Please return the full listing below without altering anything.
--- Start ---
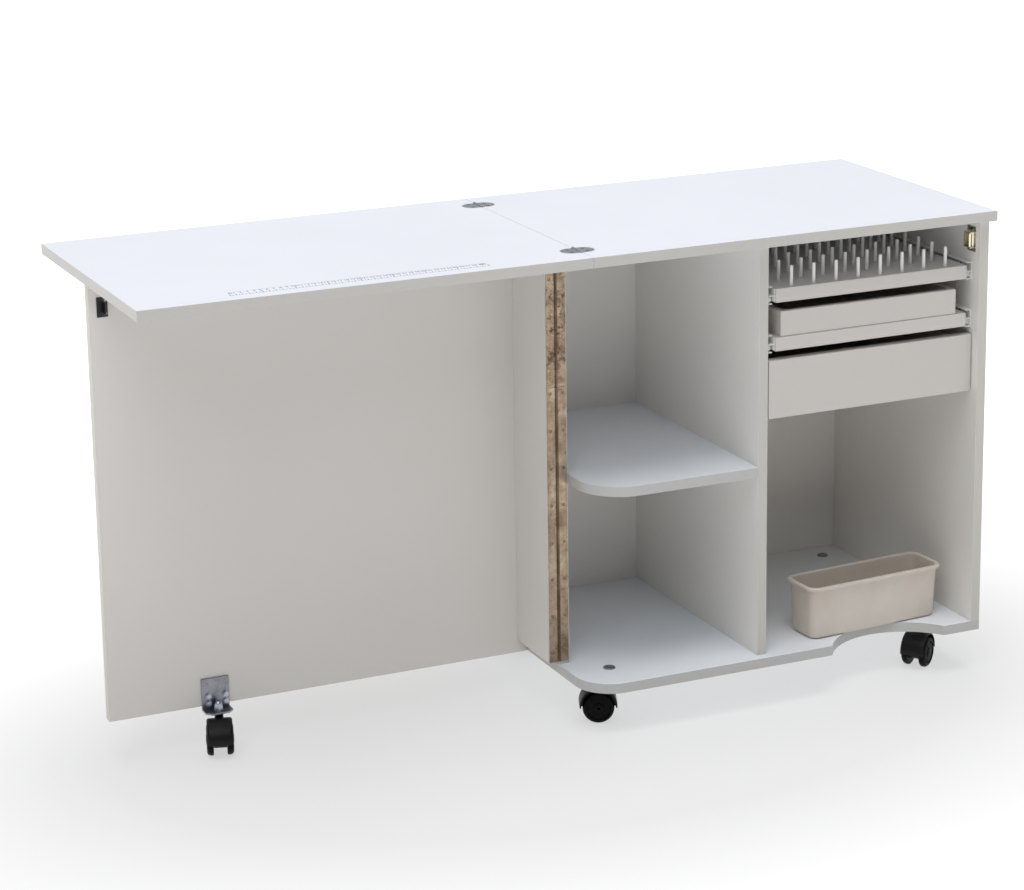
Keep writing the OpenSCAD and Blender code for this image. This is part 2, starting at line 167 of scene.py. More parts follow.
def laminate(name, base, band, box=None, thin=2, seed=0.0):
    """White melamine on chipboard. box is the board's own box in metres, thin the axis of its thickness:
    the edge band, partly its own tone and partly painted shade, shows as a different strip round the board with a
    hairline glue joint beside it."""
    k = Mat(name, Specular_IOR_Level=0.45, Coat_Weight=0.12, Coat_Roughness=0.22)
    loc = (seed, seed * 1.7, seed * 0.6)
    cloud = k.noise(2.3, 3, 0.55, k.scaled(loc=loc))
    fine = k.noise(420, 2, 0.6)
    pearl = k.noise(1500, 1, 0.5)
    base2 = tuple(c * 0.965 for c in base[:3]) + (1,)
    col = k.ramp(cloud, (0.32, base2), (0.68, base))
    # faint handling marks
    smudge = k.noise(9, 4, 0.62, k.scaled(1, 1, 0.7, loc=(3.1 + seed, 1.2, 0.4)))
    col = k.mix(k.rng(smudge, 0.60, 0.82, 0.0, 0.10), col, (base[0] * 0.9, base[1] * 0.89, base[2] * 0.87, 1))
    # the band covers the faces that run round the board; its colour is partly painted shade
    sep = k.node("ShaderNodeSeparateXYZ")
    k.link(k.no, sep.inputs[0])
    on_band = k.rng(k.math("ABSOLUTE", sep.outputs[thin]), 0.35, 0.55, 1.0, 0.0)
    col = k.mix(on_band, col, band)
    if box:
        sep = k.node("ShaderNodeSeparateXYZ")
        k.link(k.co, sep.inputs[0])
        d = None
        for ax in range(3):
            if ax == thin:
                continue
            c, h = (box[0][ax] + box[1][ax]) / 2, (box[1][ax] - box[0][ax]) / 2
            a = k.math("SUBTRACT", h, k.math("ABSOLUTE", k.math("SUBTRACT", sep.outputs[ax], c)))
            d = a if d is None else k.math("MINIMUM", d, a)
        line = k.math("MULTIPLY", k.rng(d, 0.00072, 0.00085, 0.0, 1.0), k.rng(d, 0.00085, 0.00105, 1.0, 0.0))
        line = k.math("MULTIPLY", line, k.math("SUBTRACT", 1.0, on_band))
        col = k.mix(k.math("MULTIPLY", line, 0.40), col, (0.30, 0.27, 0.22, 1))
    k.color(col)
    k.rough(k.rng(k.math("ADD", k.math("MULTIPLY", fine, 0.6), k.math("MULTIPLY", smudge, 0.4)), 0.25, 0.75, 0.30, 0.44))
    k.bump(k.math("ADD", k.math("MULTIPLY", fine, 0.4), k.math("MULTIPLY", pearl, 0.6)), 0.16, 0.00012)
    return k.m


# painted light: the tops are the same white melamine as the door, painted brighter and bluer for the overhead light;
# their edge band is painted darker as shade on the vertical edges
TOP_LIT_WHITE = srgb(236, 239, 247)
TOP_BAND_SHADED = srgb(194, 191, 187)
WHITE = srgb(223, 219, 214)
WHITE_BAND = srgb(205, 201, 194)
# painted light: the carcass boards are the same white melamine, painted lighter to stand in for light bounced round the
# bays, the shelf and bottom board lighter and bluer as if lit from above and in front; their edge bands are painted
# darker as shade on the front edges
INNER_LIT_WHITE = srgb(241, 238, 233)
INNER_UP_LIT_BLUE = srgb(231, 235, 240)
INNER_BAND_SHADED = srgb(198, 195, 188)
LOW_BAND_SHADED = srgb(189, 188, 187)
# painted shade: the drawer front, tray boards and tray box are the same white melamine as the door, painted darker
# because they stand forward in the front light; their band is the same
FRONT_SHADED_WHITE = srgb(202, 198, 193)


def metal(name, c0, c1, r0, r1, scale=60, streak=None, aniso=0.0, coat=0.0):
    k = Mat(name, Metallic=1.0, Anisotropic=aniso, Coat_Weight=coat)
    n = k.noise(scale, 4, 0.6)
    k.color(k.ramp(n, (0.3, c0), (0.7, c1)))
    m = k.noise(scale * 5, 3, 0.6, k.scaled(*streak) if streak else None)
    k.rough(k.rng(m, 0.25, 0.75, r0, r1))
    k.bump(m, 0.12, 0.00008)
    return k


def brass_mat():
    k = Mat("piano_hinge_brass", Metallic=1.0, Specular_IOR_Level=0.5)
    n = k.noise(34, 4, 0.62)
    spots = k.noise(150, 3, 0.7)
    col = k.ramp(n, (0.28, srgb(120, 102, 84)), (0.5, srgb(160, 141, 120)), (0.74, srgb(190, 175, 152)))
    # worn dark round the knuckles and along the leaves' outer edges, and spotted where hands reach, high up
    sep = k.node("ShaderNodeSeparateXYZ")
    k.link(k.co, sep.inputs[0])
    high = k.rng(sep.outputs[2], 0.48, 0.62, 0.45, 1.0)
    col = k.mix(k.math("MULTIPLY", high, k.rng(spots, 0.54, 0.68, 0.0, 0.85)), col, srgb(78, 60, 50))
    blotch = k.noise(58, 5, 0.72, dist=1.2)
    col = k.mix(k.math("MULTIPLY", k.rng(sep.outputs[2], 0.50, 0.60, 0.0, 1.0), k.rng(blotch, 0.54, 0.62, 0.0, 0.88)), col, srgb(70, 54, 46))
    col = k.mix(k.rng(k.noise(70, 4, 0.7, k.scaled(1, 1, 0.3)), 0.54, 0.68, 0.0, 0.50), col, srgb(112, 88, 74))
    col = k.mix(k.math("MULTIPLY", high, k.rng(k.noise(190, 3, 0.6), 0.60, 0.72, 0.0, 0.6)), col, srgb(206, 194, 176))
    off = k.math("ABSOLUTE", sep.outputs[0])
    grime = k.noise(120, 4, 0.65, k.scaled(1, 1, 0.25))
    knuckle = k.math("MULTIPLY", k.rng(off, 0.0021, 0.0034, 1.0, 0.0), k.rng(grime, 0.25, 0.6, 0.55, 0.95))
    col = k.mix(knuckle, col, srgb(88, 73, 56))
    col = k.mix(k.math("MULTIPLY", k.rng(off, 0.0145, 0.0160, 0.0, 1.0), k.rng(grime, 0.35, 0.7, 0.0, 0.35)), col, srgb(104, 88, 68))
    k.color(col)
    k.rough(k.rng(k.noise(260, 3, 0.6, k.scaled(1, 1, 0.08)), 0.3, 0.7, 0.30, 0.50))
    k.bump(k.noise(700, 2, 0.5, k.scaled(1, 1, 0.05)), 0.15, 0.00006)
    return k.m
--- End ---
THE REPLY:
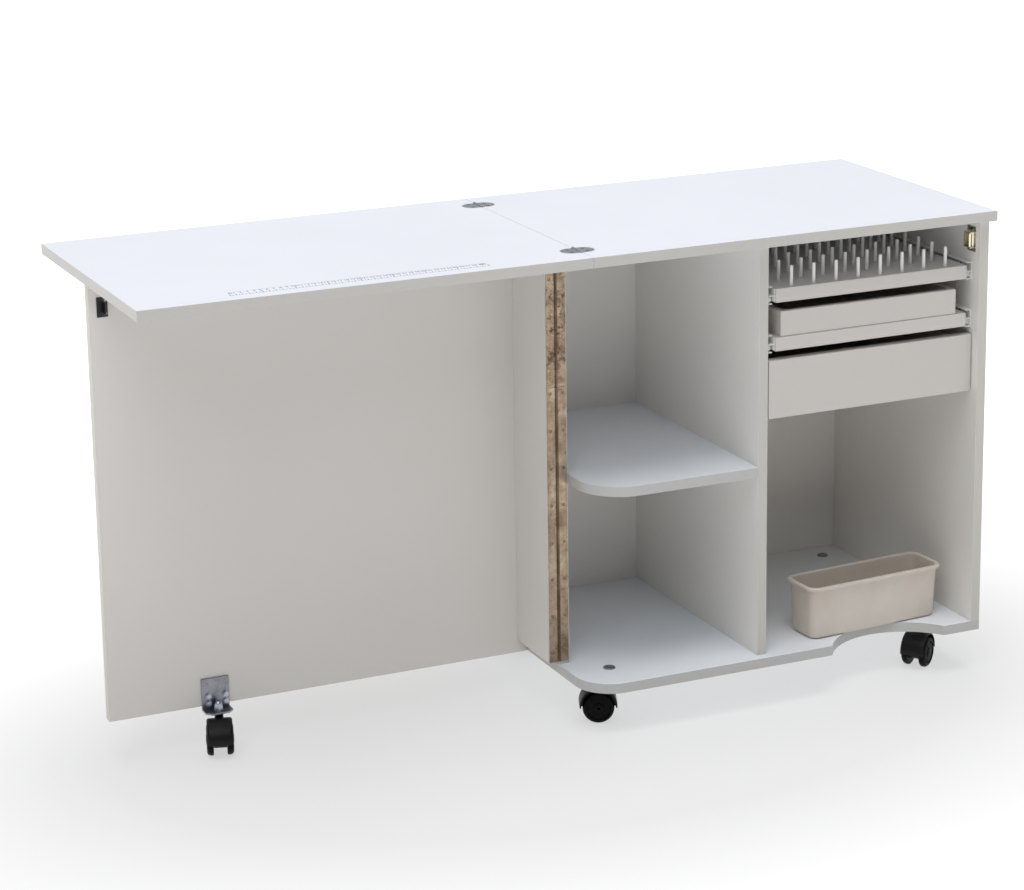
Keep writing the OpenSCAD and Blender code for this image. This is part 2, starting at line 167 of scene.py. More parts follow.
def laminate(name, base, band, box=None, thin=2, seed=0.0):
    """White melamine on chipboard. box is the board's own box in metres, thin the axis of its thickness:
    the edge band, partly its own tone and partly painted shade, shows as a different strip round the board with a
    hairline glue joint beside it."""
    k = Mat(name, Specular_IOR_Level=0.45, Coat_Weight=0.12, Coat_Roughness=0.22)
    loc = (seed, seed * 1.7, seed * 0.6)
    cloud = k.noise(2.3, 3, 0.55, k.scaled(loc=loc))
    fine = k.noise(420, 2, 0.6)
    pearl = k.noise(1500, 1, 0.5)
    base2 = tuple(c * 0.965 for c in base[:3]) + (1,)
    col = k.ramp(cloud, (0.32, base2), (0.68, base))
    # faint handling marks
    smudge = k.noise(9, 4, 0.62, k.scaled(1, 1, 0.7, loc=(3.1 + seed, 1.2, 0.4)))
    col = k.mix(k.rng(smudge, 0.60, 0.82, 0.0, 0.10), col, (base[0] * 0.9, base[1] * 0.89, base[2] * 0.87, 1))
    # the band covers the faces that run round the board; its colour is partly painted shade
    sep = k.node("ShaderNodeSeparateXYZ")
    k.link(k.no, sep.inputs[0])
    on_band = k.rng(k.math("ABSOLUTE", sep.outputs[thin]), 0.35, 0.55, 1.0, 0.0)
    col = k.mix(on_band, col, band)
    if box:
        sep = k.node("ShaderNodeSeparateXYZ")
        k.link(k.co, sep.inputs[0])
        d = None
        for ax in range(3):
            if ax == thin:
                continue
            c, h = (box[0][ax] + box[1][ax]) / 2, (box[1][ax] - box[0][ax]) / 2
            a = k.math("SUBTRACT", h, k.math("ABSOLUTE", k.math("SUBTRACT", sep.outputs[ax], c)))
            d = a if d is None else k.math("MINIMUM", d, a)
        line = k.math("MULTIPLY", k.rng(d, 0.00072, 0.00085, 0.0, 1.0), k.rng(d, 0.00085, 0.00105, 1.0, 0.0))
        line = k.math("MULTIPLY", line, k.math("SUBTRACT", 1.0, on_band))
        col = k.mix(k.math("MULTIPLY", line, 0.40), col, (0.30, 0.27, 0.22, 1))
    k.color(col)
    k.rough(k.rng(k.math("ADD", k.math("MULTIPLY", fine, 0.6), k.math("MULTIPLY", smudge, 0.4)), 0.25, 0.75, 0.30, 0.44))
    k.bump(k.math("ADD", k.math("MULTIPLY", fine, 0.4), k.math("MULTIPLY", pearl, 0.6)), 0.16, 0.00012)
    return k.m


# painted light: the tops are the same white melamine as the door, painted brighter and bluer for the overhead light;
# their edge band is painted darker as shade on the vertical edges
TOP_LIT_WHITE = srgb(236, 239, 247)
TOP_BAND_SHADED = srgb(194, 191, 187)
WHITE = srgb(223, 219, 214)
WHITE_BAND = srgb(205, 201, 194)
# painted light: the carcass boards are the same white melamine, painted lighter to stand in for light bounced round the
# bays, the shelf and bottom board lighter and bluer as if lit from above and in front; their edge bands are painted
# darker as shade on the front edges
INNER_LIT_WHITE = srgb(241, 238, 233)
INNER_UP_LIT_BLUE = srgb(231, 235, 240)
INNER_BAND_SHADED = srgb(198, 195, 188)
LOW_BAND_SHADED = srgb(189, 188, 187)
# painted shade: the drawer front, tray boards and tray box are the same white melamine as the door, painted darker
# because they stand forward in the front light; their band is the same
FRONT_SHADED_WHITE = srgb(202, 198, 193)


def metal(name, c0, c1, r0, r1, scale=60, streak=None, aniso=0.0, coat=0.0):
    k = Mat(name, Metallic=1.0, Anisotropic=aniso, Coat_Weight=coat)
    n = k.noise(scale, 4, 0.6)
    k.color(k.ramp(n, (0.3, c0), (0.7, c1)))
    m = k.noise(scale * 5, 3, 0.6, k.scaled(*streak) if streak else None)
    k.rough(k.rng(m, 0.25, 0.75, r0, r1))
    k.bump(m, 0.12, 0.00008)
    return k


def brass_mat():
    k = Mat("piano_hinge_brass", Metallic=1.0, Specular_IOR_Level=0.5)
    n = k.noise(34, 4, 0.62)
    spots = k.noise(150, 3, 0.7)
    col = k.ramp(n, (0.28, srgb(120, 102, 84)), (0.5, srgb(160, 141, 120)), (0.74, srgb(190, 175, 152)))
    # worn dark round the knuckles and along the leaves' outer edges, and spotted where hands reach, high up
    sep = k.node("ShaderNodeSeparateXYZ")
    k.link(k.co, sep.inputs[0])
    high = k.rng(sep.outputs[2], 0.48, 0.62, 0.45, 1.0)
    col = k.mix(k.math("MULTIPLY", high, k.rng(spots, 0.54, 0.68, 0.0, 0.85)), col, srgb(78, 60, 50))
    blotch = k.noise(58, 5, 0.72, dist=1.2)
    col = k.mix(k.math("MULTIPLY", k.rng(sep.outputs[2], 0.50, 0.60, 0.0, 1.0), k.rng(blotch, 0.54, 0.62, 0.0, 0.88)), col, srgb(70, 54, 46))
    col = k.mix(k.rng(k.noise(70, 4, 0.7, k.scaled(1, 1, 0.3)), 0.54, 0.68, 0.0, 0.50), col, srgb(112, 88, 74))
    col = k.mix(k.math("MULTIPLY", high, k.rng(k.noise(190, 3, 0.6), 0.60, 0.72, 0.0, 0.6)), col, srgb(206, 194, 176))
    off = k.math("ABSOLUTE", sep.outputs[0])
    grime = k.noise(120, 4, 0.65, k.scaled(1, 1, 0.25))
    knuckle = k.math("MULTIPLY", k.rng(off, 0.0021, 0.0034, 1.0, 0.0), k.rng(grime, 0.25, 0.6, 0.55, 0.95))
    col = k.mix(knuckle, col, srgb(88, 73, 56))
    col = k.mix(k.math("MULTIPLY", k.rng(off, 0.0145, 0.0160, 0.0, 1.0), k.rng(grime, 0.35, 0.7, 0.0, 0.35)), col, srgb(104, 88, 68))
    k.color(col)
    k.rough(k.rng(k.noise(260, 3, 0.6, k.scaled(1, 1, 0.08)), 0.3, 0.7, 0.30, 0.50))
    k.bump(k.noise(700, 2, 0.5, k.scaled(1, 1, 0.05)), 0.15, 0.00006)
    return k.m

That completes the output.